A. There are already significant cuts to farmers during this drought. In the Sacramento River Valley, they’re curtailing water such that half of the rice production, the primary crop there, is being fallowed. In other words, they’re not planting half their rice crop this year as a result of the water curtailments. Agriculture will have to shrink water usage because of the Sustainable Groundwater Management Act. Before that law, in California, anybody could buy a patch of dirt and stick as many wells as they want on it. … And areas of the Central Valley have to take land out of production. If it were its own state, the Central Valley would have some of the lowest per capita income of all 50 states, meaning we have this real affluence on the coast but inequity in other regions. The lifeblood of the Central Valley is agriculture, and the lifeblood of agriculture is water. We’re trying to work with those communities to try and diversify their economies, so we don’t have an economic catastrophe on our hands. 

Q. You recently took a trip to visit your counterpart in Mexicali, Mexico. Northern Baja California is very reliant on the Colorado River, as we’ve reported. What did you talk about there?

A. Baja California has been in a really bad way during this drought and doesn’t have the resources like California does. We’ve been focusing more on California water users because we really feel we need to step up and make voluntary cuts before we would ask Mexico to do so.

Q. I know there’s been some shade thrown by Arizona at California, saying the state hasn’t done their part. What’s your reaction?
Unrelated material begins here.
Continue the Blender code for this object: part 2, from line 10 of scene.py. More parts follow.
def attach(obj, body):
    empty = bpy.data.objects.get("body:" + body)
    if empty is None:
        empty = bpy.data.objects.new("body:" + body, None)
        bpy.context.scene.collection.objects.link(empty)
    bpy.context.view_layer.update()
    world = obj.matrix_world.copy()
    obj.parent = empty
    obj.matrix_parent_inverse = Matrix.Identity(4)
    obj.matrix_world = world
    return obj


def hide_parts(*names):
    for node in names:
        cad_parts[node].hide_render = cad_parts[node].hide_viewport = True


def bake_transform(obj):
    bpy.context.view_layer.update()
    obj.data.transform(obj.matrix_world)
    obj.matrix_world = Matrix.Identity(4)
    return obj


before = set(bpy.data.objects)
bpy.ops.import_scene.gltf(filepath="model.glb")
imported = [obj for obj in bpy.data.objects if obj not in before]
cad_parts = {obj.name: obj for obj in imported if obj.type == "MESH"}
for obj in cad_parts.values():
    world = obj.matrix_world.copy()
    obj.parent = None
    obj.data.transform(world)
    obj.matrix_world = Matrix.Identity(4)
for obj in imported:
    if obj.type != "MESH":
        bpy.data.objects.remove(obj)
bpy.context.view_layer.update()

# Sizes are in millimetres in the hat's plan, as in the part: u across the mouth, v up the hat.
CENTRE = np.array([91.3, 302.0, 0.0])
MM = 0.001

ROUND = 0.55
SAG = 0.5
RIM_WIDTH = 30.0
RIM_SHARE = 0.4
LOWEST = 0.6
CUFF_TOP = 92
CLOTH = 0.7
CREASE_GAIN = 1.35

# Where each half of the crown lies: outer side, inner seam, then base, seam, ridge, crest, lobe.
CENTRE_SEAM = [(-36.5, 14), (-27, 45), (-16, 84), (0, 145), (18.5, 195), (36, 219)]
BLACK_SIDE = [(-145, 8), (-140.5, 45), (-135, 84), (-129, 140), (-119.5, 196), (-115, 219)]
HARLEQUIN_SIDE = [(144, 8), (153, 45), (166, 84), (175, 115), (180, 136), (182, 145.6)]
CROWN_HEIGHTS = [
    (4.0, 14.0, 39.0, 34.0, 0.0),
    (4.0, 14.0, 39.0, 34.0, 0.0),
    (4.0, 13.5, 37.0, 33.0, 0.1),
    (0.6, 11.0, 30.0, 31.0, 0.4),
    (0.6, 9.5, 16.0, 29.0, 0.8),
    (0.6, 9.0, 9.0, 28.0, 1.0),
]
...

A. What I would say is let’s spend our energy on finding solutions and avoid finger pointing. We don’t hear much about what California has already done. When our junior water rights holders were in a tough place (decades ago) to have to cut usage by 800,000 acre feet, our state legislature stepped up and helped broker this big agriculture to urban water transfer and that helped maintain reliability on the Colorado River for urban users. I think we’re saying, everyone has a role to play. I think everybody should use whatever flexibility they have in their states to use these models.